Lattice Boltzmann Scheme Based on Orthogonal Curvilinear Coordinate Transformations for Simulation of Axisymmetric Thermal Convective Flows

Thermal convective flows with axial symmetry can be represented using the dimensionally reduced axisymmetric Navier-Stokes (NS) and the energy equations. When such flows involve multiple scales or boundary layers, the use of variable or clustered grids enables their simulations more effectively. However, the usual forms of lattice Boltzmann (LB) schemes are limited to using uniform Cartesian grids. We address this issue by constructing a novel LB scheme that solves the NS and energy equations in orthogonal curvilinear coordinates (OCC) that allows the use of the standard collide-and-stream steps while accommodating variable orthogonal grids.
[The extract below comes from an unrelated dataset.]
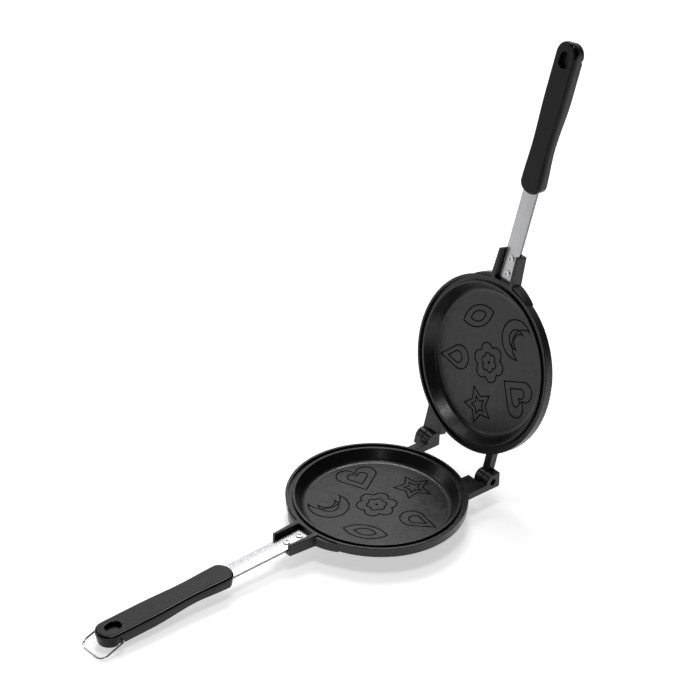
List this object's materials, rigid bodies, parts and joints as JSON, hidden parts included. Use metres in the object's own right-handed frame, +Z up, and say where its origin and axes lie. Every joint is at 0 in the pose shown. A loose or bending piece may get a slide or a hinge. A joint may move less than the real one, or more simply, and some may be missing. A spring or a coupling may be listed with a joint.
{
  "type": "pancake maker",
  "caption": "Two round hinged pans with engraved cavities, steel straps, plastic grips and a wire bail, standing open on a base ring.",
  "frame": {"origin": "centre of the lower base ring, in the plane that it stands on", "axes": "+Z up, the lower handle points to -Y and the hinge is at +Y; +X is to the right seen from the handle's end"},
  "size_m": [0.1599, 0.5193, 0.4077],
  "materials": {
    "coated_casting": "dark grey non-stick coating, satin",
    "strap_steel": "fine brushed along its length",
    "grip_plastic": "black heat-proof plastic, satin faces and polished edges",
    "screw_steel": "turned and plated",
    "bail_wire": "polished wire"
  },
  "bodies": {
    "lower_half": {"lower_pan": "coated_casting", "lower_strap": "strap_steel", "lower_grip_face": "grip_plastic", "lower_grip_back": "grip_plastic", "lower_strap_screw_1": "screw_steel", "lower_strap_screw_2": "screw_steel", "lower_grip_screw_1": "screw_steel", "lower_grip_screw_2": "screw_steel", "hinge_pin_right": "screw_steel"},
    "upper_half": {"upper_pan": "coated_casting", "upper_strap": "strap_steel", "upper_grip_face": "grip_plastic", "upper_grip_back": "grip_plastic", "upper_strap_screw_1": "screw_steel", "upper_strap_screw_2": "screw_steel", "upper_grip_screw_1": "screw_steel", "upper_grip_screw_2": "screw_steel", "hinge_pin_left": "screw_steel"},
    "bail_loop": {"bail": "bail_wire"}
  },
  "joints": [
    {"name": "lid_hinge", "type": "hinge", "parent": "lower_half", "child": "upper_half", "pos_m": [0, 0.09275, 0.026], "axis": [1, 0, 0], "range_deg": [0, 103.8]},
    {"name": "bail_hinge", "type": "hinge", "parent": "lower_half", "child": "bail_loop", "pos_m": [0, -0.28628, 0.0101], "axis": [-1, 0, 0], "range_deg": [0, 178]}
  ]
}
This involves designing the collision step, viz., its equilibria and the geometric source terms, based on the metric coefficients and their spatial derivatives the parameterize the use of nonuniform grids achieved via a Chapman-Enskog analysis. A double distribution function approach that is based on numerically more stable collision model involving central moments is used to compute the fluid motion and the temperature field in the OCC-LB framework. We demonstrate the advantages of using our proposed LB scheme based on OCC over the standard LB method using uniform grids for simulating a variety of axisymmetric thermal convective flows.